吴太医怔怔地看着我,良久,方才咬牙说:“罢了!吴某反正是死路一条了,就陪着姑娘到底吧!”
我笑,眼泪却止不住得流。
那孩子,断不会死的!他才会说话,才会对你笑,才会哀求你,他绝不会死的!
到了第四天夜里,九阿哥福临已经气若游丝。吴太医摇了摇头,说:“请皇后娘娘过来看九阿哥最后一眼吧。”
“慢着!吴太医!”我叫着说,“九阿哥,他不会死的!”
吴太医看了我一眼,叹了口气说:“姑娘,别再说胡话了。一个大人几天不进食都熬不过来,何况一个孩子?吴某在这宫里呆了数十年,难得见到一个像你这样的丫头。你放心好了,吴某虽然难逃一死,但是姑娘断是不会受牵连的。”
我混杂的头脑突然一亮,急忙抓了吴太医的手说:“吴太医,若是,若是九阿哥可以进食了,你是不是可以保他不死?”
吴太医说:“经过这些天的观察,吴某可以断定:九阿哥所患的绝非是痘疹!只要九阿哥能够进食,那么我有八成把握保他不死!可是——,姑娘,现在九阿哥滴水不能进,如何能进食?”
“我有法子!”我说,心砰砰直跳,头脑却无比清晰。
要想让一个神志不清的人进食,其实还有一个办法。不过这个方法放在目前,却是惊世骇俗的。但是现下里,我是管不了那么多了。太医院有一种又细有软的长管,是用来量汤药的,我找吴太医要来了一根,先煮沸一番,再量量长度,然后从九阿哥的鼻子里直插进去。
吴太医先是不知道我要做什么,虽然满腹疑问,但是仍然配合,可是到了我往九阿哥鼻子里插管时,他却骇得双膝发软,面无血色,不过还是没有阻止。
我这是仿制西医的胃管所做,前世有朋友病重,在医院曾见过这上胃管的整套动作,如今依葫芦画瓢的拿来用,虽然莽撞,却是无奈之举,但愿有效。
胃管竟然上的十分顺利,到了先前量好的位置,也不知道是不是到了胃里面。想一想,也没有别的法子的实验了,就让吴太医趴在九阿哥的肚子上听,我往那管里深吹了一口气,吴太医听了一会,说,听到了,是煮稀饭的声音。
我如释重负,赶紧要来了米汤,自己吸一口,不咽下,吹进管道里。吴太医看了一半,终是经验丰富的医生,一下就明白过来了,虽然被吓得满头是汗,可是看向我的眼神却充满了赞许。

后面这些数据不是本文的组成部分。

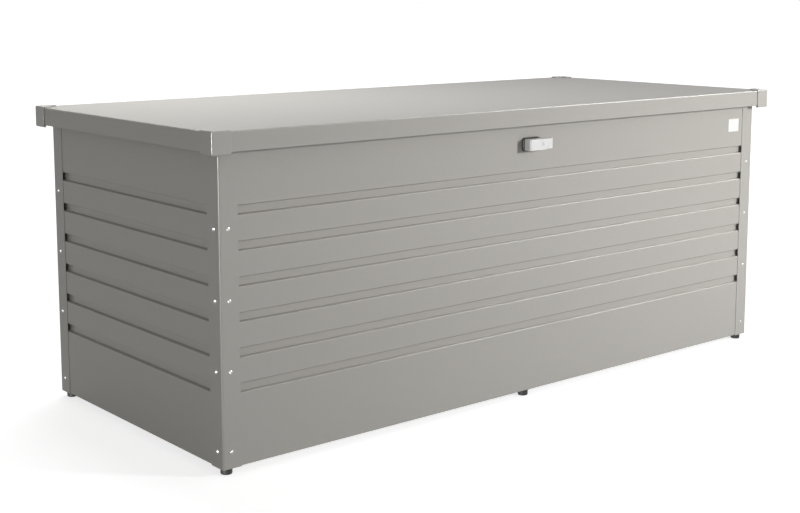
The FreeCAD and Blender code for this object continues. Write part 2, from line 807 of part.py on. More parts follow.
def latch_rod(side):
    """Flat rod from the cam to the catch; the left one is the right one turned over, with its own length."""
    pin = cam_throw / math.sqrt(2)
    half_slot = cam_pin_radius + rod_slot_clearance
    slot_low = pin - half_slot
    slot_high = cam_throw + half_slot
    eye_left = -pin - half_slot - rod_eye_wall
    eye_right = -pin + half_slot + rod_eye_wall
    eye_low = slot_low - rod_eye_wall / 2
    eye_high = slot_high + rod_eye_wall / 2
    half = rod_height / 2
    tip = rod_tip - side * lock_x
    arm_high = eye_low + rod_neck
    taper = rod_thickness
    outline = [(eye_left, eye_low), (rod_shoulder, eye_low), (rod_shoulder, -half), (tip - taper, -half),
               (tip, -half + taper), (tip, half - taper), (tip - taper, half),
               (rod_shoulder + rod_height, half), (rod_shoulder + rod_height / 2, arm_high),
               (eye_right, arm_high), (eye_right, eye_high), (eye_left, eye_high)]

    def place(x, z):
        return vector(lock_x + side * x, -rod_front, lock_z + side * z)

    radii = [0] * len(outline)
    for eye_corner in (0, 10, 11):
        radii[eye_corner] = eye_round
    body = rounded_face(outline, radii, place).extrude(vector(0, rod_thickness, 0))
    slot_left = -pin - half_slot
    slot_right = -pin + half_slot
    slot = rounded_face([(slot_left, slot_low), (slot_right, slot_low), (slot_right, slot_high),
                         (slot_left, slot_high)], [cam_pin_radius] * 4, place)
    return body.cut(slot.extrude(vector(0, rod_thickness, 0)))


def make_lock_inside():
    """Bearing body on the wall, cam on the spindle, two rods with their guides, and the lid's catches."""
    half_width = lock_body_width / 2
    half_height = lock_body_height / 2
    plate = plate_face(lock_x - half_width, lock_x + half_width, lock_z - half_height, lock_z + half_height,
                       eye_round, -front_inner)
    lock_body = plate.extrude(vector(0, lock_body_plate, 0))
    half = lock_boss / 2
    lock_body = lock_body.fuse(box(lock_x - half, lock_x + half, -front_inner, -body_rear_of_lock,
                                   lock_z - half, lock_z + half))
    radius = spindle_radius + pivot_clearance
    lock_body = lock_body.cut(rod_y(radius, -front_inner - over, -body_rear_of_lock + over, lock_x, lock_z))

    pin = cam_throw / math.sqrt(2)
    arm = box(-cam_throw, cam_throw, -cam_front, -cam_rear, -cam_arm_radius, cam_arm_radius)
    arm.rotate(vector(0, 0, 0), vector(0, 1, 0), 45)
    cam = arm.translated(vector(lock_x, 0, lock_z))
    for side in (-1, 1):
        x = lock_x - side * pin
        z = lock_z + side * pin
        cam = cam.fuse(rod_y(cam_arm_radius, -cam_front, -cam_rear, x, z))
        cam = cam.fuse(rod_y(cam_pin_radius, -cam_rear - over, -rod_rear + cam_gap, x, z))
    half = spindle_square / 2 + pivot_clearance / 2
    cam = cam.cut(box(lock_x - half, lock_x + half, -cam_front - over, -cam_rear + over,
                      lock_z - half, lock_z + half))

    parts = {"lock_body": lock_body, "lock_cam": cam.removeSplitter(), "latch_rod_right": latch_rod(1),
             "latch_rod_left": latch_rod(-1)}

    face = guide_x + bracket_sheet / 2
    inner = -rod_rear + guide_rim
    path = [(face - guide_foot, -front_inner), (face, -front_inner), (face, inner)]
    low = lock_z - guide_height / 2
    section = folded_face(path, bracket_sheet, angle_bends(bracket_bend), 1, lambda x, y: vector(x, y, low))
    guide = section.extrude(vector(0, 0, guide_height))
    gap = guide_clearance
    guide = guide.cut(box(0, face + over, -rod_front - gap, -rod_rear + gap, lock_z - rod_height / 2 - gap,
                          lock_z + rod_height / 2 + gap))

    face = lid_rail_x + bracket_sheet / 2
    high = lid_top - lid_rail_height - lid_rail_sheet
    middle = -(rod_front + rod_rear) / 2
    path = [(face - catch_foot, high), (face, high), (face, lock_z - catch_tail)]
    section = folded_face(path, bracket_sheet, angle_bends(bracket_bend), -1,
                          lambda x, z: vector(x, middle - catch_width / 2, z))
    catch = section.extrude(vector(0, catch_width, 0))
    gap = catch_clearance
    catch = catch.cut(box(0, face + over, -rod_front - gap, -rod_rear + gap, lock_z - rod_height / 2 - gap,
                          lock_z + rod_height / 2 + gap))
    parts["rod_guides"] = Part.makeCompound([guide, mirror_x(guide)])
    parts["lid_catch_right"] = catch
    parts["lid_catch_left"] = mirror_x(catch)
    return parts


def make_badge():
    plate = plate_face(badge_x - badge_width / 2, badge_x + badge_width / 2, badge_z - badge_height / 2,
                       badge_z + badge_height / 2, badge_round, -front_land - badge_thickness)
    return {"blank_badge": plate.extrude(vector(0, badge_thickness, 0))}


def main():
    os.makedirs("parts", exist_ok=True)
    groups = [make_walls, make_posts, make_post_screws, make_base_frame, make_floor, make_glides,
              make_stiffeners, make_seal, make_lid, make_lid_caps, make_hinges, make_struts,
              make_lock_outside, make_lock_inside, make_badge]
    for group in groups:
        for name, shape in group().items():
            shape.exportStep("parts/" + name + ".step")


main()
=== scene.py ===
import math

import bmesh
import bpy
from mathutils import Matrix, Vector


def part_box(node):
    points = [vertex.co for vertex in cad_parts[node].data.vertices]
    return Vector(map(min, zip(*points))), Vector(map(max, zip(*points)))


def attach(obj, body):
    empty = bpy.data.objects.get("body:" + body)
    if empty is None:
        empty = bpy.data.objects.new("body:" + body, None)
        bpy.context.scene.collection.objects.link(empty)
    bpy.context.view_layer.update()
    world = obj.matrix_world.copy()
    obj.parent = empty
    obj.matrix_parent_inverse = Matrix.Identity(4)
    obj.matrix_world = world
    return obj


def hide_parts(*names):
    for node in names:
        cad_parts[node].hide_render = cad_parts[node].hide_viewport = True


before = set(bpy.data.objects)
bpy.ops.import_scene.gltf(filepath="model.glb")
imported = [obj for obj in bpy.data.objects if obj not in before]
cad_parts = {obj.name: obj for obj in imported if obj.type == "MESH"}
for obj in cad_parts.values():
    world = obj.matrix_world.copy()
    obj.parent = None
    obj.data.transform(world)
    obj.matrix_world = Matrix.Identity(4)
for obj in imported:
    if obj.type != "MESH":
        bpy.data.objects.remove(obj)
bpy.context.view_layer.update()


# Base frame and stiffeners: folded channels and a crossbar under the floor, hat sections behind
# the grooves and under the lid. Zinc-coated sheet, folded and spot-welded, left unpainted, so it
# shows the dull patchwork of the zinc.
zinc_dark = (0.30, 0.31, 0.32, 1)
zinc_light = (0.42, 0.43, 0.44, 1)
zinc_patch = 0.011
zinc_grain = zinc_patch / 4
sections = ["base_rail_front", "base_rail_rear", "base_rail_left", "base_rail_right",
            "base_crossbar", "wall_stiffener_front_left", "wall_stiffener_front_right",
            "wall_stiffener_rear_left", "wall_stiffener_rear_right", "lid_rail_left",
            "lid_rail_middle", "lid_rail_right"]


class Finish:
    """A procedural material that is patterned on each piece's own Object coordinates."""

    def __init__(self, name, metallic, gloss=0.5, coat=0.0, coat_roughness=0.1):
        self.material = bpy.data.materials.new(name)
        self.material.use_nodes = True
        self.nodes = self.material.node_tree.nodes
        self.links = self.material.node_tree.links
        self.shader = self.nodes["Principled BSDF"]
        self.shader.inputs["Metallic"].default_value = metallic
        self.shader.inputs["Specular IOR Level"].default_value = gloss
        self.shader.inputs["Coat Weight"].default_value = coat
        self.shader.inputs["Coat Roughness"].default_value = coat_roughness
        self.place = self.nodes.new("ShaderNodeTexCoord").outputs["Object"]

    def stretched(self, scale):
        """Coordinates scaled along each axis, so that a pattern comes out long or short."""
        mapping = self.nodes.new("ShaderNodeMapping")
        mapping.inputs["Scale"].default_value = scale
        self.links.new(self.place, mapping.inputs["Vector"])
        return mapping.outputs["Vector"]

    def noise(self, size, detail=2.0, place=None):
        """Soft cloudy pattern whose patches are about size metres across."""
        texture = self.nodes.new("ShaderNodeTexNoise")
        texture.inputs["Scale"].default_value = 1 / size
        texture.inputs["Detail"].default_value = detail
        self.links.new(place or self.place, texture.inputs["Vector"])
        return texture.outputs["Fac"]

    def cells(self, size):
        """Random value for each crystal or flake of about size metres."""
        texture = self.nodes.new("ShaderNodeTexVoronoi")
        texture.inputs["Scale"].default_value = 1 / size
        self.links.new(self.place, texture.inputs["Vector"])
        split = self.nodes.new("ShaderNodeSeparateColor")
        self.links.new(texture.outputs["Color"], split.inputs["Color"])
        return split.outputs["Red"]

    def colour(self, value, dark, light):
        """Base colour between dark and light."""
        mix = self.nodes.new("ShaderNodeMix")
        mix.data_type = "RGBA"
        mix.inputs["A"].default_value = dark
        mix.inputs["B"].default_value = light
        self.links.new(value, mix.inputs["Factor"])
        self.links.new(mix.outputs["Result"], self.shader.inputs["Base Color"])

    def roughness(self, value, low, high):
        """Roughness between low and high."""
        spread = self.nodes.new("ShaderNodeMapRange")
        spread.inputs["To Min"].default_value = low
        spread.inputs["To Max"].default_value = high
        self.links.new(value, spread.inputs["Value"])
        self.links.new(spread.outputs["Result"], self.shader.inputs["Roughness"])

    def relief(self, value, depth):
        """Bumps that are depth metres high."""
        bump = self.nodes.new("ShaderNodeBump")
        bump.inputs["Distance"].default_value = depth
        bump.inputs["Strength"].default_value = 1.0
        self.links.new(value, bump.inputs["Height"])
        self.links.new(bump.outputs["Normal"], self.shader.inputs["Normal"])


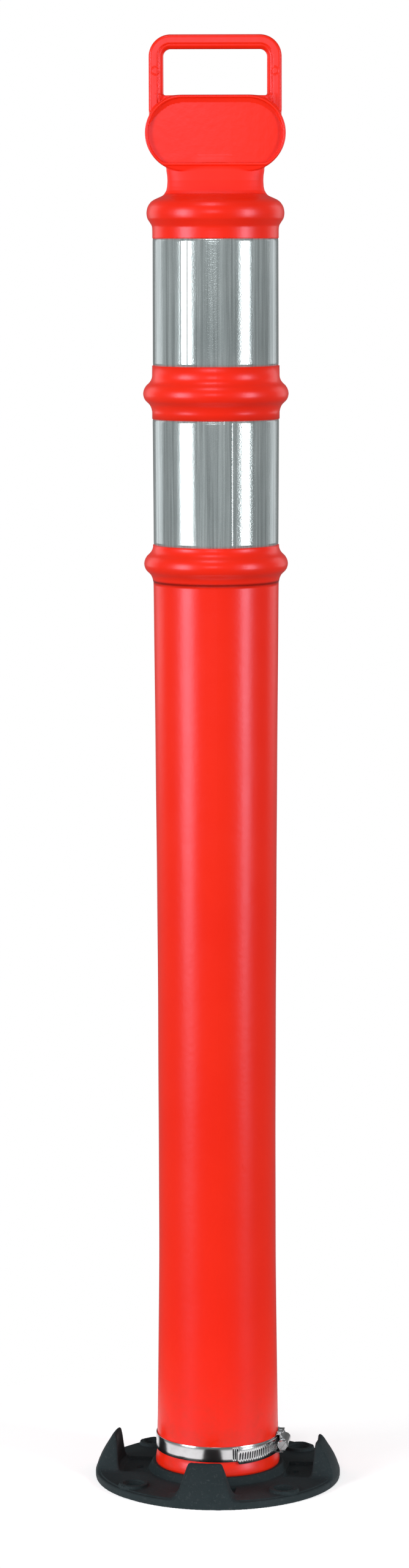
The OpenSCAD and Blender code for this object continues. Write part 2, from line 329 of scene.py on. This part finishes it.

小半碗米汤下去了,我和吴太医都松了一口气。吴太医看着我,脸上露出了这些天来的第一次笑容,他说:“姑娘,你若是哪一天想要从医的话,吴某一定倾囊相授。”
我轻轻地摇了摇头,苦笑着说:“我不想学这个。”
夜晚灌了半碗米汤,清晨里又灌了半碗,九阿哥雪白的小脸有了些许的血色。白天负责看诊的方太医一看到九阿哥鼻中的管道,也吓了一跳,若不是他一向敬重吴太医,只怕是当时就报告了皇后娘娘。
到了中午,九阿哥的眼皮子动了动,吴太医等人大喜,胃管喂食的方法有了初步的起效,方太医一改先前的疑惑,大喜过后,还想到往管中灌药用来治疗的道理。我与吴太医都赞成了。这天夜晚,方太医留了下来。
次日中午,九阿哥高烧退了,眼睛张开了,他精神虽然不好,可是我与吴太医等人仍然很高兴。下午,在方太医的提议下,九阿哥鼻管拨出了,晚上的时候,九阿哥吃了少许的参汤水,精神也略好些了,看着我时,咧开嘴笑了。